▶ Dataset extract:

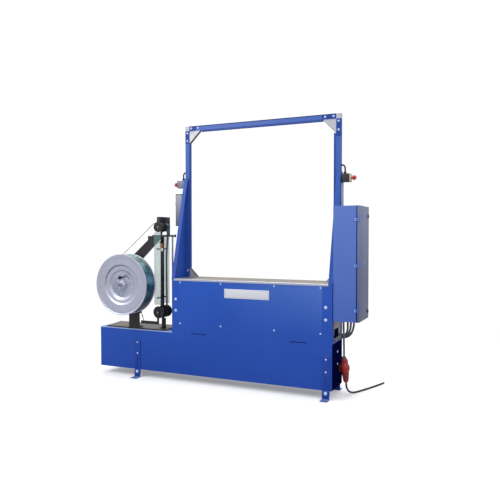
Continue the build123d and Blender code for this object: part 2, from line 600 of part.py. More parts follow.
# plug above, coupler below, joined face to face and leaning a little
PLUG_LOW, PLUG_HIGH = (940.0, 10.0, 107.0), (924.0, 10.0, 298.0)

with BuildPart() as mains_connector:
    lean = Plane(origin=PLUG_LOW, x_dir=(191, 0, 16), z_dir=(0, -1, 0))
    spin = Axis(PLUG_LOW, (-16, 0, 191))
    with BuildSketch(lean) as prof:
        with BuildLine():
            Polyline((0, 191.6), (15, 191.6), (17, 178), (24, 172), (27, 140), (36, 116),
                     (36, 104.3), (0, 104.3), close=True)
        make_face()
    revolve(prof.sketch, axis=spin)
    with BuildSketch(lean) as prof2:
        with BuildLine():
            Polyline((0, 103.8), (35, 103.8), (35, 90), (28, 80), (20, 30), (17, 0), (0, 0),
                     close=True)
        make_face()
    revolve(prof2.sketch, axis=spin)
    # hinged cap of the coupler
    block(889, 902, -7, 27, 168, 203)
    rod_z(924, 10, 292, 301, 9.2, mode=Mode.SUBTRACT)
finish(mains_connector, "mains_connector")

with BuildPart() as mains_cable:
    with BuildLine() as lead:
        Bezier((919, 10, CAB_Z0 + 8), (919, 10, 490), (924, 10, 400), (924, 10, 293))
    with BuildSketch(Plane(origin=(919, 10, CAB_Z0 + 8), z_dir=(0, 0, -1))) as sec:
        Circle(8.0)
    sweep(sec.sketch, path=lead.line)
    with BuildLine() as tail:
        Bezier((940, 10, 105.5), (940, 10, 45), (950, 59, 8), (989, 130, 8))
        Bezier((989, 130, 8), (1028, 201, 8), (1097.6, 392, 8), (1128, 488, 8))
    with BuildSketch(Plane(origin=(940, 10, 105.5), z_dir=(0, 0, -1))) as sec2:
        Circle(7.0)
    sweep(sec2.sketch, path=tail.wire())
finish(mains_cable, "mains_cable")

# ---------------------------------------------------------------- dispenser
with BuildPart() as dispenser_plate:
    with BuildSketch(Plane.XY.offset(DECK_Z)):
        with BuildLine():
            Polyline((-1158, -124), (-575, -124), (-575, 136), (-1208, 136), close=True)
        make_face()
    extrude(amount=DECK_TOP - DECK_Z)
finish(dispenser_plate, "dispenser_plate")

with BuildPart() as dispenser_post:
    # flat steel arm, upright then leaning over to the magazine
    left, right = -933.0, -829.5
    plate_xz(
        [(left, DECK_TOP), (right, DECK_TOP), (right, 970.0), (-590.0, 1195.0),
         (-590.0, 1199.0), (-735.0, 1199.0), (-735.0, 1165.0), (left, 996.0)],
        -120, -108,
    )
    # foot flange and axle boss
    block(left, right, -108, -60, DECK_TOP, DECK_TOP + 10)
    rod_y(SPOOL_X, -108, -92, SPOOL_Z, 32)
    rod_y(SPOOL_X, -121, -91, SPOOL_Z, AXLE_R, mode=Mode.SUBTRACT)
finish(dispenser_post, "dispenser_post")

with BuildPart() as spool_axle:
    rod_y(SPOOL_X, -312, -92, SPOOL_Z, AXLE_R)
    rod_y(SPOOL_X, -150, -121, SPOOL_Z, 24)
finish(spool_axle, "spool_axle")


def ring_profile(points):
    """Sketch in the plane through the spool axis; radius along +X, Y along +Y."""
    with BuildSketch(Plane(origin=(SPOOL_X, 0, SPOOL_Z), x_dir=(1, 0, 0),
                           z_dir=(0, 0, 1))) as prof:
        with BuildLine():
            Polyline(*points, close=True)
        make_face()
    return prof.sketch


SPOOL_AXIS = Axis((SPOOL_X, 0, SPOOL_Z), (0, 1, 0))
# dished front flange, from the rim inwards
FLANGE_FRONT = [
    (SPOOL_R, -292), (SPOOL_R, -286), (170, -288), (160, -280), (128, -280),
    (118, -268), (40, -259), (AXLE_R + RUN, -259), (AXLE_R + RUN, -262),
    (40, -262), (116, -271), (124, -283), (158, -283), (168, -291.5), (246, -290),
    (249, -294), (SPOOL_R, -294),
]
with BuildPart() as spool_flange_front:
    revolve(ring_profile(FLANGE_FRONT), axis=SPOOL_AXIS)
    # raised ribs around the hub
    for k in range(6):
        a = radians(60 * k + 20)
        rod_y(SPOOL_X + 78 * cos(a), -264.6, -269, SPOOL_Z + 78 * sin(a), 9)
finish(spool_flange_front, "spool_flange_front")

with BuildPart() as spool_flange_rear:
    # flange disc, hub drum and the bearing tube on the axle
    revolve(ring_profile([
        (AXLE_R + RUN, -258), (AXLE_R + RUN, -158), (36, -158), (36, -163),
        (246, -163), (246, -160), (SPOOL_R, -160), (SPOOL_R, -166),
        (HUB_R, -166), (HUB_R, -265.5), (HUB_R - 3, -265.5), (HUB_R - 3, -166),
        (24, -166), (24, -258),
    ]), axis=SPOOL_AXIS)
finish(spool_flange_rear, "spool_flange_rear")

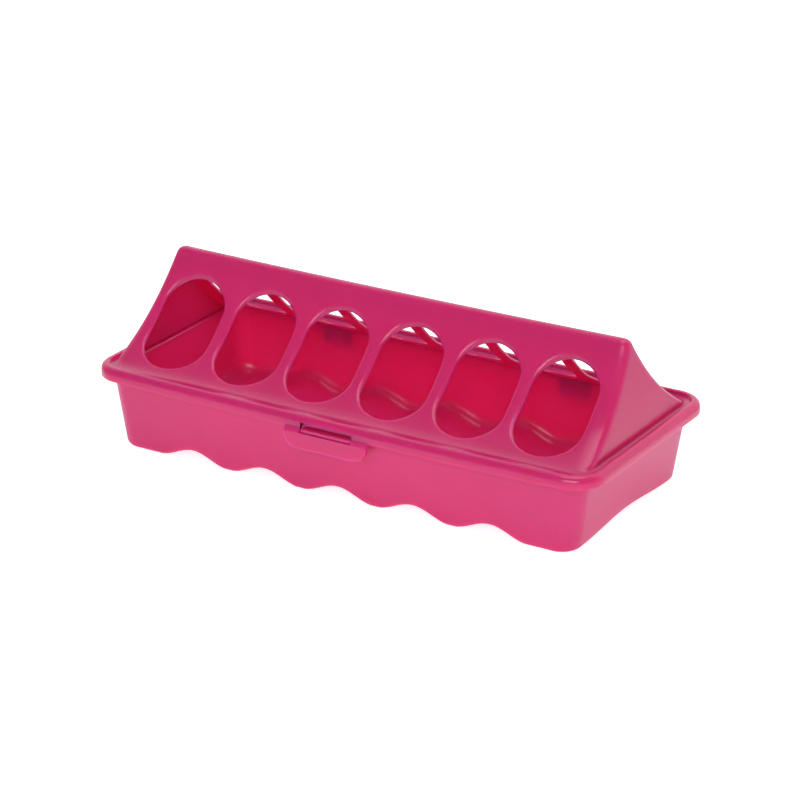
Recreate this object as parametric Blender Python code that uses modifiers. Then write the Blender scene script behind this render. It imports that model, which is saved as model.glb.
==
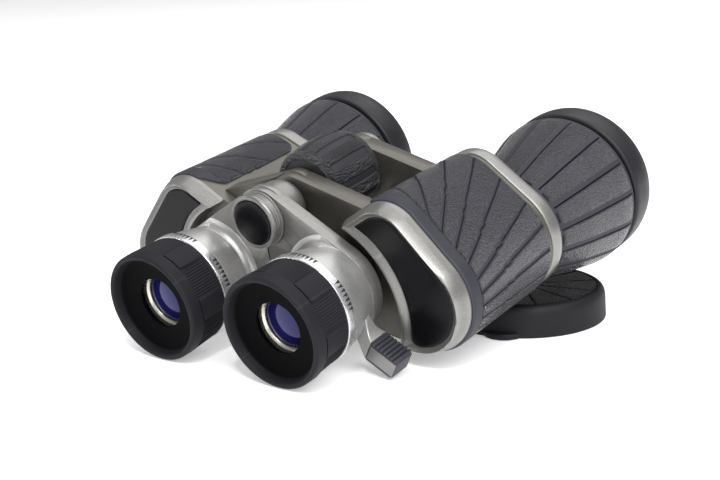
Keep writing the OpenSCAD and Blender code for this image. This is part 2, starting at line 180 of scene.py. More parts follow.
==
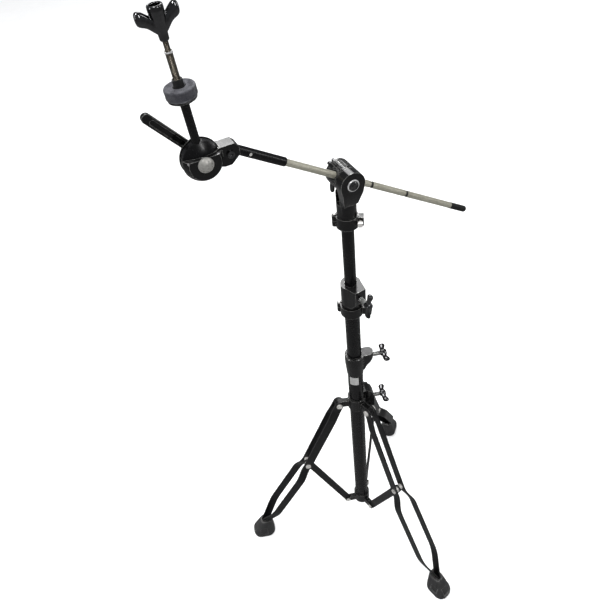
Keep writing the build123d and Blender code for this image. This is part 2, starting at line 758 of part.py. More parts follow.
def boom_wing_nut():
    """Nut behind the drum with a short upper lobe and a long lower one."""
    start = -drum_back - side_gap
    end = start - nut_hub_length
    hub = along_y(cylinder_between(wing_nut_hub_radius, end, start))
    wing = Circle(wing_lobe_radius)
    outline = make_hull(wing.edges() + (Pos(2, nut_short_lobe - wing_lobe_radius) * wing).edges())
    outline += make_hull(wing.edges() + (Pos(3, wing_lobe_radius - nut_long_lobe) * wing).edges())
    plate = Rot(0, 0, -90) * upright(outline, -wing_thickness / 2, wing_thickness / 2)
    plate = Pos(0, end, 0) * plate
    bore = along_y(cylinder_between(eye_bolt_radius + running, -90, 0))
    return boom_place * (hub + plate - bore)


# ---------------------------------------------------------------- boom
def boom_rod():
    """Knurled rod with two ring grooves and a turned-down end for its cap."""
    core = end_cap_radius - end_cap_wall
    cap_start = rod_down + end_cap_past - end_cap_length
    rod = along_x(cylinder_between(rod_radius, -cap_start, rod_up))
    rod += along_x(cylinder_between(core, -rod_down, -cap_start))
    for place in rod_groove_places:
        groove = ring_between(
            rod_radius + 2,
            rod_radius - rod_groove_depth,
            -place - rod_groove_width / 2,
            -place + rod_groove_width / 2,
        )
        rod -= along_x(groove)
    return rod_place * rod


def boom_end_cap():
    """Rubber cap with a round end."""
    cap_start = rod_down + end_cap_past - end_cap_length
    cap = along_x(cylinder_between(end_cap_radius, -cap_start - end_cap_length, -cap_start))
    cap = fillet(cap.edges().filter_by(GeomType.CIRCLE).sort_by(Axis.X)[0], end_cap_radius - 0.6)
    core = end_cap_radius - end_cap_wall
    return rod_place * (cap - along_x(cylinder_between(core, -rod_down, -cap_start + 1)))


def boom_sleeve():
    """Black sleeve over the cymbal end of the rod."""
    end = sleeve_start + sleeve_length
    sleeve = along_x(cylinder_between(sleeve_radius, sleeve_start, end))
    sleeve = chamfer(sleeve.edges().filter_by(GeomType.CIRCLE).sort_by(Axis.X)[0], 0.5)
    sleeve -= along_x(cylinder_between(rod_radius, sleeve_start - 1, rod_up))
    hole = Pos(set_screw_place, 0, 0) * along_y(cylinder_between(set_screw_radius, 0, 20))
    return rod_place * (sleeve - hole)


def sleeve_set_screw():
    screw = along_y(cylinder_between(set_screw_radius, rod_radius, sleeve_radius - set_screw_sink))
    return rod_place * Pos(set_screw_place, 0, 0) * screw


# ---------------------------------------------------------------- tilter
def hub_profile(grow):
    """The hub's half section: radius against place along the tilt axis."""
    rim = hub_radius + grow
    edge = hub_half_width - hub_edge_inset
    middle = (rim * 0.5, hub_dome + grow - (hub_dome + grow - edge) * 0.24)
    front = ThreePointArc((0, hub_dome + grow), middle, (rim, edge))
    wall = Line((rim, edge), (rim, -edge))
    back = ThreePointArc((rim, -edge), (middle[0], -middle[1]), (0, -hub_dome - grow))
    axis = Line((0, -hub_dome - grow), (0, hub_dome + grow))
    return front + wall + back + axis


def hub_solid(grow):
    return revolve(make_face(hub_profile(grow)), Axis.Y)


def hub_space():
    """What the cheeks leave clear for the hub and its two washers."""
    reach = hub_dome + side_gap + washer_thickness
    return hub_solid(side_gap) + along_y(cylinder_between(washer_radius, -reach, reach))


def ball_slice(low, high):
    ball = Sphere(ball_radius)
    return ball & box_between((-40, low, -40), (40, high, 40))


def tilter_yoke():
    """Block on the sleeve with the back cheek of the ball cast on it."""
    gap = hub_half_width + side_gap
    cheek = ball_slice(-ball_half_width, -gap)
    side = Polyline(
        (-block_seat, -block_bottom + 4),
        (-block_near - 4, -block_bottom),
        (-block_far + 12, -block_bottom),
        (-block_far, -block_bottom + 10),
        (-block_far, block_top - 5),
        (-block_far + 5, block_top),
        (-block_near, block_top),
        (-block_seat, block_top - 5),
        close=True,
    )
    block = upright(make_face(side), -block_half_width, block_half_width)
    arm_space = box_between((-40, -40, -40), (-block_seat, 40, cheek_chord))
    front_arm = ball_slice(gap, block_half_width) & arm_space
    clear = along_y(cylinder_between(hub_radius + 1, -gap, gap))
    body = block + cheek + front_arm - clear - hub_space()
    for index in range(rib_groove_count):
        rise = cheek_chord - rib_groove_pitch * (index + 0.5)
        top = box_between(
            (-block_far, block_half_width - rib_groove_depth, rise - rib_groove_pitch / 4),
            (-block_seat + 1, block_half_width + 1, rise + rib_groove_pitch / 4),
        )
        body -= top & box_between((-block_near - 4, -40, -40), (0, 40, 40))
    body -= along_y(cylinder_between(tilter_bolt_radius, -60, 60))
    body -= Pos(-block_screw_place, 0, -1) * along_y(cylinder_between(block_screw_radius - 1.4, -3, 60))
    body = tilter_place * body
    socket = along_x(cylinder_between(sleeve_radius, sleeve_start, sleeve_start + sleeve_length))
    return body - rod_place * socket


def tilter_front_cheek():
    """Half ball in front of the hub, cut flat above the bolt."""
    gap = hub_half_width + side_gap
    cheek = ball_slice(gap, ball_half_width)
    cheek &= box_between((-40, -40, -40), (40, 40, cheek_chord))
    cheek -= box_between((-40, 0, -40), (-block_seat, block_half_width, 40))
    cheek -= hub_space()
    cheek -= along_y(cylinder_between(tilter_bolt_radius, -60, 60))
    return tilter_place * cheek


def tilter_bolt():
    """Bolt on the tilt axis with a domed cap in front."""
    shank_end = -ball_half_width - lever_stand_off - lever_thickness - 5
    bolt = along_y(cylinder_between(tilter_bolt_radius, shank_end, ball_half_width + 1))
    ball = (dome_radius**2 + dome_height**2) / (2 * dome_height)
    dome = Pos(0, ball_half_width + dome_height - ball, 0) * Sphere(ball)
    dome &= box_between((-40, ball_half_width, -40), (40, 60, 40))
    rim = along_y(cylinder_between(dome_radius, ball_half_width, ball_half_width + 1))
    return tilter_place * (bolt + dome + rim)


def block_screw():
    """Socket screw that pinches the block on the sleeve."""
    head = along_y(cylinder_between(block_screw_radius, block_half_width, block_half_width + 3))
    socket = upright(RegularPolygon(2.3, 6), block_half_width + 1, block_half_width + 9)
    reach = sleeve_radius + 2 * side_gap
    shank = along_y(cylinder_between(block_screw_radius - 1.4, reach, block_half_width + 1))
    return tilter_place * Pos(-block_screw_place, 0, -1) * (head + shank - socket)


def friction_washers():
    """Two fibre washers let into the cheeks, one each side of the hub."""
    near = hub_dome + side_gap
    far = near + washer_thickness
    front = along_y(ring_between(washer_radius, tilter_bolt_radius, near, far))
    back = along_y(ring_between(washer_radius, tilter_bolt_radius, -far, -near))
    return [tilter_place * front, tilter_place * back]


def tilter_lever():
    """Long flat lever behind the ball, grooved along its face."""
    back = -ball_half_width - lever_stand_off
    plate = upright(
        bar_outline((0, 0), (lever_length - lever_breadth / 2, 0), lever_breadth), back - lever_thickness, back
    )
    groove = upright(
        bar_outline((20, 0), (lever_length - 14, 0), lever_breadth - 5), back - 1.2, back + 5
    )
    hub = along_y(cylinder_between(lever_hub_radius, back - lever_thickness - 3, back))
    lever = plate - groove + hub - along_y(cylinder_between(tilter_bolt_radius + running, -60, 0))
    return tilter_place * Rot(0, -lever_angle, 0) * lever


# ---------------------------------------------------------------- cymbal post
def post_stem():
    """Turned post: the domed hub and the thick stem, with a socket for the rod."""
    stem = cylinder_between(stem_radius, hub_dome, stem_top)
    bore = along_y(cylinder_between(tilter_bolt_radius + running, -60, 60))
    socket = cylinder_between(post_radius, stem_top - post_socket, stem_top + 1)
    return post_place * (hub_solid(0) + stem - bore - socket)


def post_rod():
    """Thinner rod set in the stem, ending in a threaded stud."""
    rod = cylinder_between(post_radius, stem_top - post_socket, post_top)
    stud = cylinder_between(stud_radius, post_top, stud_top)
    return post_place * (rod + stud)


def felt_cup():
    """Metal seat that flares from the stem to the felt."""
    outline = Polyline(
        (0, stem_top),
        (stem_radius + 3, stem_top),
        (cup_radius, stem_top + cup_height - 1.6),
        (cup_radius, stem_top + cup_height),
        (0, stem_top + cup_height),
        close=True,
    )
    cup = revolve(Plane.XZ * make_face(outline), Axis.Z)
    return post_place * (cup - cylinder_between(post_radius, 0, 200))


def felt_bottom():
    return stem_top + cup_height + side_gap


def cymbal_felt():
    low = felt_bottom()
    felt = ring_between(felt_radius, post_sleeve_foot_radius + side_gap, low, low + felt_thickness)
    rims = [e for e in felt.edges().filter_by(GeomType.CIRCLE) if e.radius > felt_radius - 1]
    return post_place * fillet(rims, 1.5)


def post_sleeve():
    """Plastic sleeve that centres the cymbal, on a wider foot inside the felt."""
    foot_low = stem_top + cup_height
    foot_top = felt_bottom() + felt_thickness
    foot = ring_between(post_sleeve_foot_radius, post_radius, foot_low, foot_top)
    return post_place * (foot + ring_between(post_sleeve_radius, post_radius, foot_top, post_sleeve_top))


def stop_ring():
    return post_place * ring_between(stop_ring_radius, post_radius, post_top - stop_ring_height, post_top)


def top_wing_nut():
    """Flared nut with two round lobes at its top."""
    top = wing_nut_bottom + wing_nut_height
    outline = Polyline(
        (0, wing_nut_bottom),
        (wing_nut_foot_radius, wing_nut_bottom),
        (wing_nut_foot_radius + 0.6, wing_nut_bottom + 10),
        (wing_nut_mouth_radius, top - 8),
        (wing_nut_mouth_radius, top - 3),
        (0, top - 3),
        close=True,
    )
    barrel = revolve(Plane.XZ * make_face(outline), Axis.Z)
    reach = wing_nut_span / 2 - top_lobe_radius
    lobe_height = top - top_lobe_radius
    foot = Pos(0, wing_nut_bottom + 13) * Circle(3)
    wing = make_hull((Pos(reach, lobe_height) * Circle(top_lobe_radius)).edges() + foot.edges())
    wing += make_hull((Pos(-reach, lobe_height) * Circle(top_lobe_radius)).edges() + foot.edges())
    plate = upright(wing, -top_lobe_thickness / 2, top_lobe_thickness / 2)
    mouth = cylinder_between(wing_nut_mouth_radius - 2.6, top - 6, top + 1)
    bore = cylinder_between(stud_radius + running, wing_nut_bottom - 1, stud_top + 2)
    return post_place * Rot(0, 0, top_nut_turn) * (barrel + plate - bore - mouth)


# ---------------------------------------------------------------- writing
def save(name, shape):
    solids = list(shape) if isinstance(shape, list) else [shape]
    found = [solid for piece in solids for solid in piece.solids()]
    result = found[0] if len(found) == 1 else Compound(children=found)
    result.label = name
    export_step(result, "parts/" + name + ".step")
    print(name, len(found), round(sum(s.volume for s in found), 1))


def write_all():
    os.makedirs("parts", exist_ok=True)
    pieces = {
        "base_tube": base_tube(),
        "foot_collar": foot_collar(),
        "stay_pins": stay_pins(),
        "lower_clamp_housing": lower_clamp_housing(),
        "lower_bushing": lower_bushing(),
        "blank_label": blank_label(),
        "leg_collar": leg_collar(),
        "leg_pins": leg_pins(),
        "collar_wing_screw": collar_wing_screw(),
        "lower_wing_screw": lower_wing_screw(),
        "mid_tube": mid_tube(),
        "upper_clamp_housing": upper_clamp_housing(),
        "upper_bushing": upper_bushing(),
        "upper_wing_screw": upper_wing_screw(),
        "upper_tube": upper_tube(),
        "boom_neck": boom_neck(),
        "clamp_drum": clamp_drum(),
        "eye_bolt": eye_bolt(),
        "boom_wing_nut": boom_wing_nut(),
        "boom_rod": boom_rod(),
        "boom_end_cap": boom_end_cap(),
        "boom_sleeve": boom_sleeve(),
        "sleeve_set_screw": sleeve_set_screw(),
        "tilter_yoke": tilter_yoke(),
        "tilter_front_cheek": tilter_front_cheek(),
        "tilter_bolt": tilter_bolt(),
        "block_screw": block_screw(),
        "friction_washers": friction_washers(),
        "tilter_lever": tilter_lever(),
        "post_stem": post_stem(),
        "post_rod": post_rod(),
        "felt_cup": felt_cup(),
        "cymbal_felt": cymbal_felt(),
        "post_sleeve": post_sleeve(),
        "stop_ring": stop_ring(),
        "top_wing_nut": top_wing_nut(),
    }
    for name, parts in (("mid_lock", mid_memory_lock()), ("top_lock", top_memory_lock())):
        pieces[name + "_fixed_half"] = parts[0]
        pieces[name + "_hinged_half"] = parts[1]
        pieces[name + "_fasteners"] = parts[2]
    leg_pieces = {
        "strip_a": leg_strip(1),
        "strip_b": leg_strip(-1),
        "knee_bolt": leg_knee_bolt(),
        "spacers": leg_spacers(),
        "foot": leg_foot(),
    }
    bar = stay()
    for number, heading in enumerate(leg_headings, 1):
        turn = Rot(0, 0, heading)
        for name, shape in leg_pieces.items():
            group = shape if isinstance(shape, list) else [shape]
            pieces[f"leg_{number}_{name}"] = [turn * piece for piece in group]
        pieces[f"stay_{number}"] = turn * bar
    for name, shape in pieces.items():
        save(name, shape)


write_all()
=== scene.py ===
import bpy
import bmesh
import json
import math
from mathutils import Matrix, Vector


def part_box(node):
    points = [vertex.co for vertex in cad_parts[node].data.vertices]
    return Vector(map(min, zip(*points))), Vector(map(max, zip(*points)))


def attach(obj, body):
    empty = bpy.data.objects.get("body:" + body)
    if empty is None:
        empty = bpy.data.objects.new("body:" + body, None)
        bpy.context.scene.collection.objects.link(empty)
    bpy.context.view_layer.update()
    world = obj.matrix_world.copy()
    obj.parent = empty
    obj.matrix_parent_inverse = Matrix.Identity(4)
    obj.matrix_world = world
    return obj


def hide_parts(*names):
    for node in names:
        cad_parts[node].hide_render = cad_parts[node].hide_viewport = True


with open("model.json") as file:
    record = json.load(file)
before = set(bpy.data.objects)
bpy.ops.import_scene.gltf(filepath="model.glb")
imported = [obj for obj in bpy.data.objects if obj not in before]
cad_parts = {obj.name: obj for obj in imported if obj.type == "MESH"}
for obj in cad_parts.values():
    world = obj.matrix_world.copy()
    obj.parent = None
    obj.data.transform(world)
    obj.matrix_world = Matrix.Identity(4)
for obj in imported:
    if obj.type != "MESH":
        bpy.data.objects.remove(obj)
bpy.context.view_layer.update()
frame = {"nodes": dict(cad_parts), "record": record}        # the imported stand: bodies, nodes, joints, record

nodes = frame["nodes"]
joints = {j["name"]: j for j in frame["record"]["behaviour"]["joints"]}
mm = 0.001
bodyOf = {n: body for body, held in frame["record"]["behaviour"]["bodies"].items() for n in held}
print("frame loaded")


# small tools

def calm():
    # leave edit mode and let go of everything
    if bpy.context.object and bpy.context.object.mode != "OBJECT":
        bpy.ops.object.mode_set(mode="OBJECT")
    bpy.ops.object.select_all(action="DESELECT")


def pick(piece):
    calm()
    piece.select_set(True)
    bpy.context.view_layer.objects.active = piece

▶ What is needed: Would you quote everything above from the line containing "for number, heading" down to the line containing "for node in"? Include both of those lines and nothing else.

▶ Answer for this exercise:
    for number, heading in enumerate(leg_headings, 1):
        turn = Rot(0, 0, heading)
        for name, shape in leg_pieces.items():
            group = shape if isinstance(shape, list) else [shape]
            pieces[f"leg_{number}_{name}"] = [turn * piece for piece in group]
        pieces[f"stay_{number}"] = turn * bar
    for name, shape in pieces.items():
        save(name, shape)


write_all()
=== scene.py ===
import bpy
import bmesh
import json
import math
from mathutils import Matrix, Vector


def part_box(node):
    points = [vertex.co for vertex in cad_parts[node].data.vertices]
    return Vector(map(min, zip(*points))), Vector(map(max, zip(*points)))


def attach(obj, body):
    empty = bpy.data.objects.get("body:" + body)
    if empty is None:
        empty = bpy.data.objects.new("body:" + body, None)
        bpy.context.scene.collection.objects.link(empty)
    bpy.context.view_layer.update()
    world = obj.matrix_world.copy()
    obj.parent = empty
    obj.matrix_parent_inverse = Matrix.Identity(4)
    obj.matrix_world = world
    return obj


def hide_parts(*names):
    for node in names:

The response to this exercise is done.